* [WHAT THE EXERCISE ASKS]: In the material below, list every line carrying the string "code".

* [LISTED RECORDS]:
*-*-*

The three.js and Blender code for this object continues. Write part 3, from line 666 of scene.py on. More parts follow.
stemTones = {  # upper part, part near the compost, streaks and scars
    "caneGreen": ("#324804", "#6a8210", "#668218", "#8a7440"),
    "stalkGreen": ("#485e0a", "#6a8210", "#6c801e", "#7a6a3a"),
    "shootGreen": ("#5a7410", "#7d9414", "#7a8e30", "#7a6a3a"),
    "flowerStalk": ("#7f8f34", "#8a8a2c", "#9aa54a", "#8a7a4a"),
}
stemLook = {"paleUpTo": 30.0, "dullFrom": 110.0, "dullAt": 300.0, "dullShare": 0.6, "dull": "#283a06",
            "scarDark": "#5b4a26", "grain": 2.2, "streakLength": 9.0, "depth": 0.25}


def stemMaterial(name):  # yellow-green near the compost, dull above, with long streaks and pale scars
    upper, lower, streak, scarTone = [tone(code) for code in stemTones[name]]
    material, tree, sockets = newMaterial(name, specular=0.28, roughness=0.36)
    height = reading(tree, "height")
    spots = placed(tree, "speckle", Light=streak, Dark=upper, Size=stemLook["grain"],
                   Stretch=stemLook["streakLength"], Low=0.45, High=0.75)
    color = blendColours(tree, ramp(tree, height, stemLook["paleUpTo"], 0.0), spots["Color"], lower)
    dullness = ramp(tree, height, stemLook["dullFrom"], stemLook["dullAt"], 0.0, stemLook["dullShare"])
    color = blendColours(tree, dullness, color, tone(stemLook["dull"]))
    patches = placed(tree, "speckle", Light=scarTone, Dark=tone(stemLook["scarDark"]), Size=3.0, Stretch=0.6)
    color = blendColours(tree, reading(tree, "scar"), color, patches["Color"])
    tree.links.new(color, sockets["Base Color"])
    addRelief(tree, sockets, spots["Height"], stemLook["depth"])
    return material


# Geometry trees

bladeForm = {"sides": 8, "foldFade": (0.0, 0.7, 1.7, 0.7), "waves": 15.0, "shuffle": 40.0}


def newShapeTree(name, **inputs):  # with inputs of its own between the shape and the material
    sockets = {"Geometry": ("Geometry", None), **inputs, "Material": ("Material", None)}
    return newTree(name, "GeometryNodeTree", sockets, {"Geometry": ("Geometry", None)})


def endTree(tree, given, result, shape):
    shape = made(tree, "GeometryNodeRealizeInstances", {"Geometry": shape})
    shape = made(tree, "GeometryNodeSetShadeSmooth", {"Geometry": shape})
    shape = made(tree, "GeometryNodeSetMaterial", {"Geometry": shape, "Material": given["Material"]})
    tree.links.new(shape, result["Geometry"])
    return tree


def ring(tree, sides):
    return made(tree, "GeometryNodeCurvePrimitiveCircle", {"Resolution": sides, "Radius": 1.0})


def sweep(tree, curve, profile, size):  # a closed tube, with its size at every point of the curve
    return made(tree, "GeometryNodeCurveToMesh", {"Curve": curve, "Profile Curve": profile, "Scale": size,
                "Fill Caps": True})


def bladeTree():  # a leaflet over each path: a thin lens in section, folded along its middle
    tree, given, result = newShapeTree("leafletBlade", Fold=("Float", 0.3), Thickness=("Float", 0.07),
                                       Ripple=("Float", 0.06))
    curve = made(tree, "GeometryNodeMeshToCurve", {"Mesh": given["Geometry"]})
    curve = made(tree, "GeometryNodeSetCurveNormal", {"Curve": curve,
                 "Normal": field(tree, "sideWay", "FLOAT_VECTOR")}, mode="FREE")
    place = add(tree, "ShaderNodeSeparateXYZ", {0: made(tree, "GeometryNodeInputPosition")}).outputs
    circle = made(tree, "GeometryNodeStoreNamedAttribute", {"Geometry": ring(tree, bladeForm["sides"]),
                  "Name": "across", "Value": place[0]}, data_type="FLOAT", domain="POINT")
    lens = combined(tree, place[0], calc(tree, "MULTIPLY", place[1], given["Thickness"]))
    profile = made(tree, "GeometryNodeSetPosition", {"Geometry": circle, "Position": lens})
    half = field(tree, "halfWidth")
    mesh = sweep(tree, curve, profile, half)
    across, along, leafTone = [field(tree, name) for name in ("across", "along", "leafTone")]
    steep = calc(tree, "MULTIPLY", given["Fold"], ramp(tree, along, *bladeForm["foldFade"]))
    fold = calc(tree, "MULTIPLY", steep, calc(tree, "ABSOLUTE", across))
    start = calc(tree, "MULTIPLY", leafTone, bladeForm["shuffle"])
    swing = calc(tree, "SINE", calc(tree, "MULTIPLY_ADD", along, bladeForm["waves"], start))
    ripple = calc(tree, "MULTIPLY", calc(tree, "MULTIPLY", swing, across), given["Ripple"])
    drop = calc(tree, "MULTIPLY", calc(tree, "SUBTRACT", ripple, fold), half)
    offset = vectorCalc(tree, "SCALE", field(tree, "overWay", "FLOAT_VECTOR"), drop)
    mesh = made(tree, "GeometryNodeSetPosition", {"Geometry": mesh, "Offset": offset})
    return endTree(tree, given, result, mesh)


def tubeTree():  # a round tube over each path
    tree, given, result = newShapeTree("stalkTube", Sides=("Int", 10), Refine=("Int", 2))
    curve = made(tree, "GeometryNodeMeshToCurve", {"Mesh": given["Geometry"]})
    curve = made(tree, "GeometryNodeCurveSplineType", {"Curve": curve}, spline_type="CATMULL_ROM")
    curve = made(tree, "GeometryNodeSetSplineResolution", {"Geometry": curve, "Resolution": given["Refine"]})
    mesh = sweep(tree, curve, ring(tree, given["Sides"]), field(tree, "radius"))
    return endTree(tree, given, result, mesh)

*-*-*

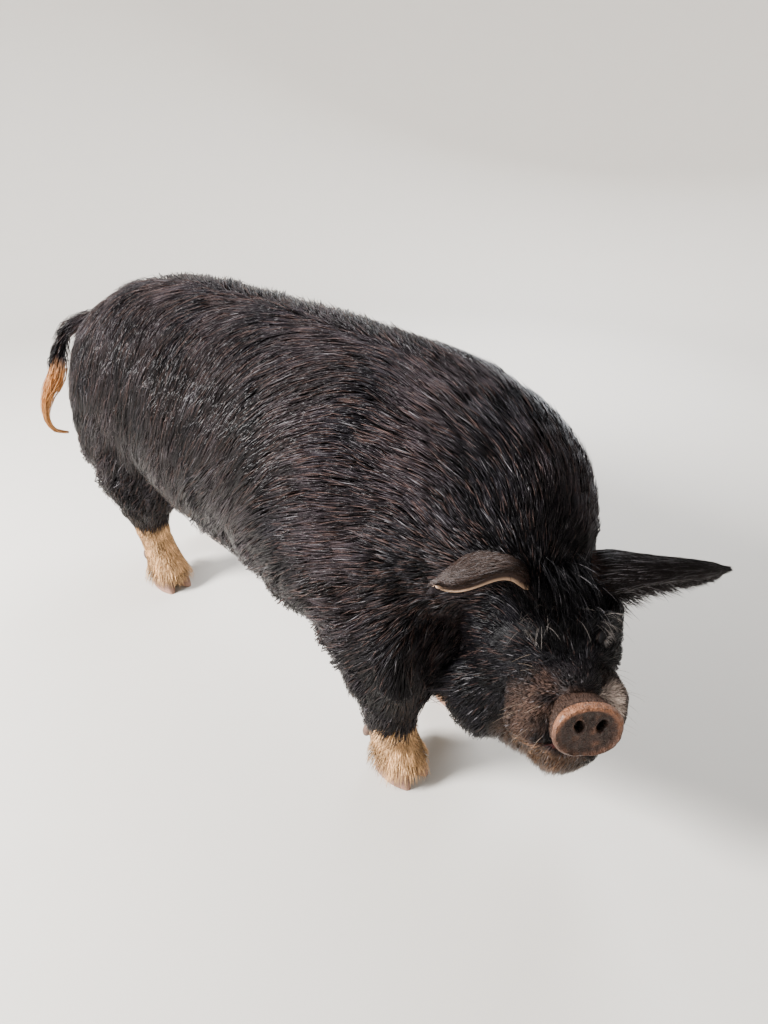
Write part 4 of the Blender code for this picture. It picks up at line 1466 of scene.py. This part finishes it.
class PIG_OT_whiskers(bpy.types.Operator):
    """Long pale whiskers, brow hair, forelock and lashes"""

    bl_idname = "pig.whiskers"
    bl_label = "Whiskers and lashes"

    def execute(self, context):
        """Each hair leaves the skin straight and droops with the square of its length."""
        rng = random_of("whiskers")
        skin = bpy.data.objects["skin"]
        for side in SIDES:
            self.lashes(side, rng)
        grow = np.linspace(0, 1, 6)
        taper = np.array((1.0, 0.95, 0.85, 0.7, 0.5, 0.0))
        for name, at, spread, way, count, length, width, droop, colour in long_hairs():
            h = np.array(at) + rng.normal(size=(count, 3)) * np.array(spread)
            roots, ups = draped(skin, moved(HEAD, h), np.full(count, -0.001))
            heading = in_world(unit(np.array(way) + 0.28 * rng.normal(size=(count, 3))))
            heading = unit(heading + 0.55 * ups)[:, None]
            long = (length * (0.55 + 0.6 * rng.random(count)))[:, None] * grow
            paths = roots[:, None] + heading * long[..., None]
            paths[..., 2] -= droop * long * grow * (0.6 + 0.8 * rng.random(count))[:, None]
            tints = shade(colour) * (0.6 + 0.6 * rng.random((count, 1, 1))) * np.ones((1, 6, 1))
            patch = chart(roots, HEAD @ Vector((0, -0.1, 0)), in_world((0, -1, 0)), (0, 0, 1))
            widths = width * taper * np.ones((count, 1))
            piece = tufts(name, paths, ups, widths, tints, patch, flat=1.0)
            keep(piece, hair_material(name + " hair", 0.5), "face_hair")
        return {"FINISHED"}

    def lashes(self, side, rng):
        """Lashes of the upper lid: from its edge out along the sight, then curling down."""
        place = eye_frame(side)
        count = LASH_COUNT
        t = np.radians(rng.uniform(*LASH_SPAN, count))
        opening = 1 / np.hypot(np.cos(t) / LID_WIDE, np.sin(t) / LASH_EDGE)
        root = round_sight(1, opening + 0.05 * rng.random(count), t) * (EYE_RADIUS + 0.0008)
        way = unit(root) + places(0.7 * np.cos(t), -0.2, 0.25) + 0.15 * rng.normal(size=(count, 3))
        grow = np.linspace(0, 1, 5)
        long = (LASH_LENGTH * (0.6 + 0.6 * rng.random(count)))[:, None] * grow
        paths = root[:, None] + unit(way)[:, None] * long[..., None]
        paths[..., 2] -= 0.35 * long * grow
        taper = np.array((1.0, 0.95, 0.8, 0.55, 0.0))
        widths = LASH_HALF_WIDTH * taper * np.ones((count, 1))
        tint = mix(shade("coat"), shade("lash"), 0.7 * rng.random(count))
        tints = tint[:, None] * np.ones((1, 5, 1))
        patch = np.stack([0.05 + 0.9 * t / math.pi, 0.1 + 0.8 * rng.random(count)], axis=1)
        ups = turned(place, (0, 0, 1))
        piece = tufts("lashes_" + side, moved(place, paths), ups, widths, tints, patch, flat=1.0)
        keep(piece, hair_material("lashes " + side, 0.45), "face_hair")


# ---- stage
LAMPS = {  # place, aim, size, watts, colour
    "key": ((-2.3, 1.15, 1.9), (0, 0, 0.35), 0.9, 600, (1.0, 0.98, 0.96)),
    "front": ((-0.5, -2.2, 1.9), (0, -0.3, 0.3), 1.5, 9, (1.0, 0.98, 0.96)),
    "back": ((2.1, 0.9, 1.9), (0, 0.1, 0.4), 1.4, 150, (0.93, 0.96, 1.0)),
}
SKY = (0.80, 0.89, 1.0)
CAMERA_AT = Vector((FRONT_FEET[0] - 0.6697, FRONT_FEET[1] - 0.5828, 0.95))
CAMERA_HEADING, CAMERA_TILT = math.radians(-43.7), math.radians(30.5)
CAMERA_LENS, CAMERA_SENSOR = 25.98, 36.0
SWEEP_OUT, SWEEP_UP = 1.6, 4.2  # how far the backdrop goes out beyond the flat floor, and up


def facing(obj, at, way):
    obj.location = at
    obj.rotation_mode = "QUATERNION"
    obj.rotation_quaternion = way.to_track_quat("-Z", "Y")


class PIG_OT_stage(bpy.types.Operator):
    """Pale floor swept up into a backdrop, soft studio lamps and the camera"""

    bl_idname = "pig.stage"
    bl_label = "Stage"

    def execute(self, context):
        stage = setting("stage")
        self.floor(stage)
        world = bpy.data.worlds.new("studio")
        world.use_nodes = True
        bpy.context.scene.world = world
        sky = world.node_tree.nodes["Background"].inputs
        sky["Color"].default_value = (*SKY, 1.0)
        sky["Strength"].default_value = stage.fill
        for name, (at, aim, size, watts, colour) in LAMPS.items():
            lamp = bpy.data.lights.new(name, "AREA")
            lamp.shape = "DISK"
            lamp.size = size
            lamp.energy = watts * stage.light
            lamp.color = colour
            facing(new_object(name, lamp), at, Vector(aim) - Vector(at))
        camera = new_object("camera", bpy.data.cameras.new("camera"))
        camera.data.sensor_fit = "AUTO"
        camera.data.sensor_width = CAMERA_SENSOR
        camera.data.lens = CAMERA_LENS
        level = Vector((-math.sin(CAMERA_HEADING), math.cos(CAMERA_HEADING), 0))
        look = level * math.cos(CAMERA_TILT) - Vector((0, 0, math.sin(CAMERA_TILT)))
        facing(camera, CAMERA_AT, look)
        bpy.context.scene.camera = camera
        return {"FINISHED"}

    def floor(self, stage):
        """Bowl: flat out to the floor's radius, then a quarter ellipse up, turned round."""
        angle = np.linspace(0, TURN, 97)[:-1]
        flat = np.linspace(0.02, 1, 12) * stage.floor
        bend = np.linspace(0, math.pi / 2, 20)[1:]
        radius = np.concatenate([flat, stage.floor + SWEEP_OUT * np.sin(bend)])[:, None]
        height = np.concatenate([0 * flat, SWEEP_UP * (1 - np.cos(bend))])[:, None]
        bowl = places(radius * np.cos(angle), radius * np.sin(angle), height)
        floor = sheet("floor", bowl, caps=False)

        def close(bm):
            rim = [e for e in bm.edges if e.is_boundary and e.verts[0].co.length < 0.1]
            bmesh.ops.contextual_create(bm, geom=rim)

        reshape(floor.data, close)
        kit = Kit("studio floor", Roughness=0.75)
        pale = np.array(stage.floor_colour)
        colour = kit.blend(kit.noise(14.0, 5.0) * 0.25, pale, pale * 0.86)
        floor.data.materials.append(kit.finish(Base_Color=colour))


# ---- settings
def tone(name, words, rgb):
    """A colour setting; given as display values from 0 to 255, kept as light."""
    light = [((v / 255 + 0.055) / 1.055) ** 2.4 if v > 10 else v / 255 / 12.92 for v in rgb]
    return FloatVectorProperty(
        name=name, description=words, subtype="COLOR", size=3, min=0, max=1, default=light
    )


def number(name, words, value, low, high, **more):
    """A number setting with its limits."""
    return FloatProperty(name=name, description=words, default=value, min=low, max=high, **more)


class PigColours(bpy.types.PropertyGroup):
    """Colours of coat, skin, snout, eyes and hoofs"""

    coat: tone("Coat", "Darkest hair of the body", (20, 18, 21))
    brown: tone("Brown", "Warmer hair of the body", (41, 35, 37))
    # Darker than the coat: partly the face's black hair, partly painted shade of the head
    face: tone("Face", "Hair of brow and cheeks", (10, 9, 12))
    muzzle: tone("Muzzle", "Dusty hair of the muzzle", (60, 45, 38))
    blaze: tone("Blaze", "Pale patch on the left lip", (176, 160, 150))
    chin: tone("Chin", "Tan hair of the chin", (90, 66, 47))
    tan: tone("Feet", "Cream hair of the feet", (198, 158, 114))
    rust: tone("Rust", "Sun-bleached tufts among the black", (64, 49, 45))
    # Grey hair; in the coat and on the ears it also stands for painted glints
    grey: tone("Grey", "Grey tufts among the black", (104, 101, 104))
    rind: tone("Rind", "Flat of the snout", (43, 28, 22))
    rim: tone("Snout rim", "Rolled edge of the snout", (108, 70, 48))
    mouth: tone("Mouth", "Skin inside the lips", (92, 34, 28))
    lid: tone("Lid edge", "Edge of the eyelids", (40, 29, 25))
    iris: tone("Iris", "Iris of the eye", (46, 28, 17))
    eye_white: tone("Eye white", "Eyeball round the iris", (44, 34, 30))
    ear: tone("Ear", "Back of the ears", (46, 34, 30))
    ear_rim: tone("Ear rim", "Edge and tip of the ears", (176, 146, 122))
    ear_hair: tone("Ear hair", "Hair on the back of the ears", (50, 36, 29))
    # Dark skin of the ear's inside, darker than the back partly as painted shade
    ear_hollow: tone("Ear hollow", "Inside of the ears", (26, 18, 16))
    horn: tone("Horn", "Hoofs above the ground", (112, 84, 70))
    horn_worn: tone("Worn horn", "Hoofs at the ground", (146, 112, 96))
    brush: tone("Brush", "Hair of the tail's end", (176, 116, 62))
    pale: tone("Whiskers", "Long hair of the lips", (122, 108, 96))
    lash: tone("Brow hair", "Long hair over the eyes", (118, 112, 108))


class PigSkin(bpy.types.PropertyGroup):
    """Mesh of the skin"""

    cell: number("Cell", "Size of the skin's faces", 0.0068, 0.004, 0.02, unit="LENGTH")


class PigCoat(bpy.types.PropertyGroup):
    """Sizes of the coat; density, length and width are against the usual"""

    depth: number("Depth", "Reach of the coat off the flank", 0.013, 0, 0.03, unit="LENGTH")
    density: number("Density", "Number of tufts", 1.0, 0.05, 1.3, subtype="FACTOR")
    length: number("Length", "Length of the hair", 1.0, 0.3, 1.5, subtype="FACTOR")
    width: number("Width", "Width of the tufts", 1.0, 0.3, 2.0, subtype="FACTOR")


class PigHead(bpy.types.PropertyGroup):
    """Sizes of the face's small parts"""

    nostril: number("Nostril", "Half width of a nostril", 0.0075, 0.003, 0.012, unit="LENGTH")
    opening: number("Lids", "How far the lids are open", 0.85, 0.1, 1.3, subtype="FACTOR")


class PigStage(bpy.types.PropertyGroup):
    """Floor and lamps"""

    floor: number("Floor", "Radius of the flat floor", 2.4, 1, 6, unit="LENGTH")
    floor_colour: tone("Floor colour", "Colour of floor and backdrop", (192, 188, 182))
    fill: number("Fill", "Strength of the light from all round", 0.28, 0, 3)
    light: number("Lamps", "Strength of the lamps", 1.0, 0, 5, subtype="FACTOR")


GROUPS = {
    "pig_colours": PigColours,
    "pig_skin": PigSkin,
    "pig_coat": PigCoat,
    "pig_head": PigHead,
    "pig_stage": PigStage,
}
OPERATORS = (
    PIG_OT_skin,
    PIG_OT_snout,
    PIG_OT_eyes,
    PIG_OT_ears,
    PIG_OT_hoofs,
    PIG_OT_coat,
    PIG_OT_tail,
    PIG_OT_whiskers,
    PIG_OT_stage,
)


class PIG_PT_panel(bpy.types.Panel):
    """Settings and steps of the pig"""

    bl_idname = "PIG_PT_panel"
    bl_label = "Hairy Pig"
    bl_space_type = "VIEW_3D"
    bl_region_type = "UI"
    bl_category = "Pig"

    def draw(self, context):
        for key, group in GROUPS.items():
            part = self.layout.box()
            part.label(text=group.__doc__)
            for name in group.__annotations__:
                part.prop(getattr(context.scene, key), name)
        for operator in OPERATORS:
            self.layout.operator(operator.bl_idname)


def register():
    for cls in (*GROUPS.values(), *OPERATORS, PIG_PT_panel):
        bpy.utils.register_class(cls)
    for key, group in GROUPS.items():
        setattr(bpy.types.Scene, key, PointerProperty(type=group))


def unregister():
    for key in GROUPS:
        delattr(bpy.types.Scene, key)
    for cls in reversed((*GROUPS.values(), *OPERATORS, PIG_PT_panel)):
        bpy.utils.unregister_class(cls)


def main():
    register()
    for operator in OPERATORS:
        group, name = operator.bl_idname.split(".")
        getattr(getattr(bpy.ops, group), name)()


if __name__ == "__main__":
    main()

*-*-*

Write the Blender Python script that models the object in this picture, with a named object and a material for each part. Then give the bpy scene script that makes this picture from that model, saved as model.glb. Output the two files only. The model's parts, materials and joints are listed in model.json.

*-*-*

* [SOLUTION TO THIS TASK]:
The three.js and Blender code for this object continues. Write part 3, from line 666 of scene.py on. More parts follow.
    upper, lower, streak, scarTone = [tone(code) for code in stemTones[name]]
Write part 4 of the Blender code for this picture. It picks up at line 1466 of scene.py. This part finishes it.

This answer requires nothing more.